• [Stored data]:
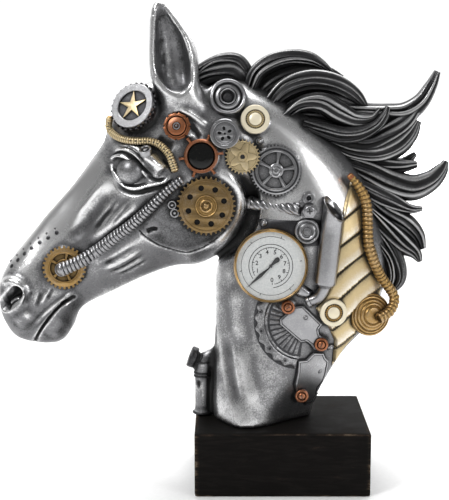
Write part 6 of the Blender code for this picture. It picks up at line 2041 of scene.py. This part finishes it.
class FinishSettings(bpy.types.PropertyGroup):
    silver: colour_setting("Silver", "Middle tone of the cast silver", (0.20, 0.20, 0.206))
    mane: colour_setting("Mane", "Middle tone of the dark mane", (0.052, 0.052, 0.054))
    steel: colour_setting("Steel", "Middle tone of the steel fittings", (0.33, 0.33, 0.34))
    brass: colour_setting("Brass", "Middle tone of the aged brass", (0.40, 0.25, 0.09))
    pale_brass: colour_setting("Pale Brass", "Middle tone of the pale brass", (0.58, 0.46, 0.26))
    cream: colour_setting("Cream Brass", "Middle tone of the cream washers", (0.80, 0.72, 0.54))
    bronze: colour_setting("Bronze", "Middle tone of the bronze", (0.25, 0.165, 0.07))
    copper: colour_setting("Copper", "Middle tone of the copper", (0.35, 0.135, 0.062))
    block: colour_setting("Block Paint", "Paint of the plinth", (0.0085, 0.0075, 0.0068))


class CastingSettings(bpy.types.PropertyGroup):
    voxel: FloatProperty(name="Skin Detail", description="Size of the finest form in the skin",
                         default=0.0015, min=0.0008, max=0.006, unit="LENGTH", precision=4)
    carving: FloatProperty(name="Carving", description="Share of the carving's full depth", default=1.0,
                           min=0, max=2, subtype="FACTOR")
    ridges: IntProperty(name="Strands", description="Ridges round each bundle of the mane", default=4,
                        min=3, max=24)
    groove: FloatProperty(name="Groove Depth", description="Depth of the grooves between strands",
                          default=0.0017, min=0, max=0.005, unit="LENGTH", precision=4)


class GearSettings(bpy.types.PropertyGroup):
    teeth_forehead: IntProperty(name="Forehead Teeth", description="Teeth of the forehead gear", default=26,
                                min=8)
    teeth_muzzle: IntProperty(name="Muzzle Teeth", description="Teeth of the muzzle gear", default=28, min=8)
    teeth_cheek: IntProperty(name="Cheek Teeth", description="Teeth of the cheek gear", default=36, min=8)
    teeth_spoked: IntProperty(name="Spoked Teeth", description="Teeth of the spoked gear", default=44, min=8)
    teeth_temple: IntProperty(name="Temple Teeth", description="Teeth of the temple gear", default=28, min=8)


class FittingSettings(bpy.types.PropertyGroup):
    rod_turns: FloatProperty(name="Rod Turns", description="Turns of the twisted rod", default=1.6, min=0,
                             max=6)
    ribs_muzzle: IntProperty(name="Muzzle Ribs", description="Ribs of the muzzle hose", default=40, min=4)
    ribs_brow: IntProperty(name="Brow Ribs", description="Ribs of the brow hose", default=42, min=4)
    ribs_neck: IntProperty(name="Neck Ribs", description="Ribs of the neck hose", default=40, min=4)


class StageSettings(bpy.types.PropertyGroup):
    surround: FloatProperty(name="Surround", description="Light from all round", default=0.25, min=0, max=3)
    lamps: FloatProperty(name="Lamps", description="Share of the lamps' full power", default=1.0, min=0,
                         max=3)


SETTINGS = {
    "horse_finishes": FinishSettings,
    "horse_casting": CastingSettings,
    "horse_gears": GearSettings,
    "horse_fittings": FittingSettings,
    "horse_stage": StageSettings,
}


# One operator for each piece or group of like pieces, and one for the stage.


class HORSE_OT_casting(bpy.types.Operator):
    """Build head, neck, ears and bottle as one carved casting, with its eyes"""

    bl_idname = "horse.casting"
    bl_label = "Casting"

    def execute(self, context):
        build_casting(context.scene.horse_casting)
        return {"FINISHED"}


class HORSE_OT_mane(bpy.types.Operator):
    """Build the swept locks of the mane"""

    bl_idname = "horse.mane"
    bl_label = "Mane"

    def execute(self, context):
        build_mane(context.scene.horse_casting)
        return {"FINISHED"}


class HORSE_OT_gears(bpy.types.Operator):
    """Build the five gears and the star"""

    bl_idname = "horse.gears"
    bl_label = "Gears"

    def execute(self, context):
        build_gears(context.scene.horse_gears)
        return {"FINISHED"}


class HORSE_OT_washers(bpy.types.Operator):
    """Build the washers, caps, discs and copper bolts"""

    bl_idname = "horse.washers"
    bl_label = "Washers and Bolts"

    def execute(self, context):
        build_washers()
        return {"FINISHED"}


class HORSE_OT_lens(bpy.types.Operator):
    """Build the black lens and its copper ring"""

    bl_idname = "horse.lens"
    bl_label = "Lens"

    def execute(self, context):
        build_lens()
        return {"FINISHED"}


class HORSE_OT_gauge(bpy.types.Operator):
    """Build the pressure gauge"""

    bl_idname = "horse.gauge"
    bl_label = "Gauge"

    def execute(self, context):
        build_gauge()
        return {"FINISHED"}


class HORSE_OT_rod(bpy.types.Operator):
    """Build the twisted rod with its nut and tab"""

    bl_idname = "horse.rod"
    bl_label = "Twisted Rod"

    def execute(self, context):
        build_rod(context.scene.horse_fittings)
        return {"FINISHED"}


class HORSE_OT_pipe(bpy.types.Operator):
    """Build the exhaust pipe and its elbow"""

    bl_idname = "horse.pipe"
    bl_label = "Exhaust Pipe"

    def execute(self, context):
        build_pipe()
        return {"FINISHED"}


class HORSE_OT_hoses(bpy.types.Operator):
    """Build the three ribbed hoses and the stepped disc that one of them runs into"""

    bl_idname = "horse.hoses"
    bl_label = "Hoses"

    def execute(self, context):
        build_hoses(context.scene.horse_fittings)
        return {"FINISHED"}


class HORSE_OT_guard(bpy.types.Operator):
    """Build the plated guard of the neck"""

    bl_idname = "horse.guard"
    bl_label = "Neck Guard"

    def execute(self, context):
        build_guard()
        return {"FINISHED"}


class HORSE_OT_relief(bpy.types.Operator):
    """Build the cover plates, the brake disc and the small screws and rings"""

    bl_idname = "horse.relief"
    bl_label = "Low Relief"

    def execute(self, context):
        build_relief()
        return {"FINISHED"}


class HORSE_OT_plinth(bpy.types.Operator):
    """Build the black block"""

    bl_idname = "horse.plinth"
    bl_label = "Plinth"

    def execute(self, context):
        build_plinth()
        return {"FINISHED"}


class HORSE_OT_stage(bpy.types.Operator):
    """Set up the floor, the lights and the camera"""

    bl_idname = "horse.stage"
    bl_label = "Stage"

    def execute(self, context):
        build_stage(context.scene.horse_stage)
        return {"FINISHED"}


OPERATORS = (
    HORSE_OT_casting, HORSE_OT_mane, HORSE_OT_gears, HORSE_OT_washers, HORSE_OT_lens, HORSE_OT_gauge,
    HORSE_OT_rod,
    HORSE_OT_pipe, HORSE_OT_hoses, HORSE_OT_guard, HORSE_OT_relief, HORSE_OT_plinth, HORSE_OT_stage,
)


class HORSE_PT_panel(bpy.types.Panel):
    """The settings and the build steps"""

    bl_label = "Horse Head"
    bl_idname = "HORSE_PT_panel"
    bl_space_type = "VIEW_3D"
    bl_region_type = "UI"
    bl_category = "Horse Head"

    def draw(self, context):
        for name, group in SETTINGS.items():
            box = self.layout.box()
            settings = getattr(context.scene, name)
            for label in group.__annotations__:
                box.prop(settings, label)
        for operator in OPERATORS:
            self.layout.operator(operator.bl_idname)


def register():
    for made in (*SETTINGS.values(), *OPERATORS, HORSE_PT_panel):
        bpy.utils.register_class(made)
    for name, group in SETTINGS.items():
        setattr(bpy.types.Scene, name, PointerProperty(type=group))


def unregister():
    for name in SETTINGS:
        delattr(bpy.types.Scene, name)
    for made in (HORSE_PT_panel, *reversed(OPERATORS), *reversed(list(SETTINGS.values()))):
        bpy.utils.unregister_class(made)


def main():
    register()
    bpy.ops.horse.casting()
    bpy.ops.horse.mane()
    bpy.ops.horse.gears()
    bpy.ops.horse.washers()
    bpy.ops.horse.lens()
    bpy.ops.horse.gauge()
    bpy.ops.horse.rod()
    bpy.ops.horse.pipe()
    bpy.ops.horse.hoses()
    bpy.ops.horse.guard()
    bpy.ops.horse.relief()
    bpy.ops.horse.plinth()
    bpy.ops.horse.stage()


if __name__ == "__main__":
    main()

• [Instructions to follow]:
In the listing above, reproduce the first line and each one after it through the line that contains "(0.0085, 0.0075, 0.0068))".

• [The completed task]:
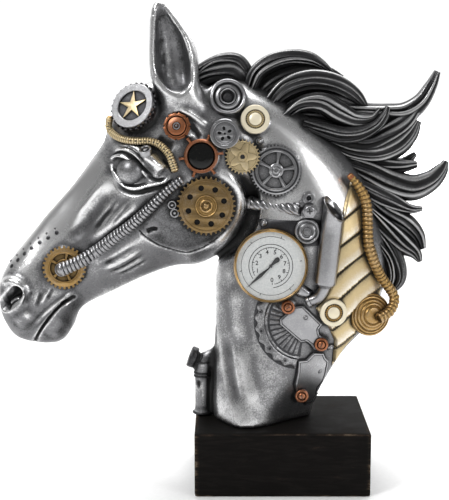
Write part 6 of the Blender code for this picture. It picks up at line 2041 of scene.py. This part finishes it.
class FinishSettings(bpy.types.PropertyGroup):
    silver: colour_setting("Silver", "Middle tone of the cast silver", (0.20, 0.20, 0.206))
    mane: colour_setting("Mane", "Middle tone of the dark mane", (0.052, 0.052, 0.054))
    steel: colour_setting("Steel", "Middle tone of the steel fittings", (0.33, 0.33, 0.34))
    brass: colour_setting("Brass", "Middle tone of the aged brass", (0.40, 0.25, 0.09))
    pale_brass: colour_setting("Pale Brass", "Middle tone of the pale brass", (0.58, 0.46, 0.26))
    cream: colour_setting("Cream Brass", "Middle tone of the cream washers", (0.80, 0.72, 0.54))
    bronze: colour_setting("Bronze", "Middle tone of the bronze", (0.25, 0.165, 0.07))
    copper: colour_setting("Copper", "Middle tone of the copper", (0.35, 0.135, 0.062))
    block: colour_setting("Block Paint", "Paint of the plinth", (0.0085, 0.0075, 0.0068))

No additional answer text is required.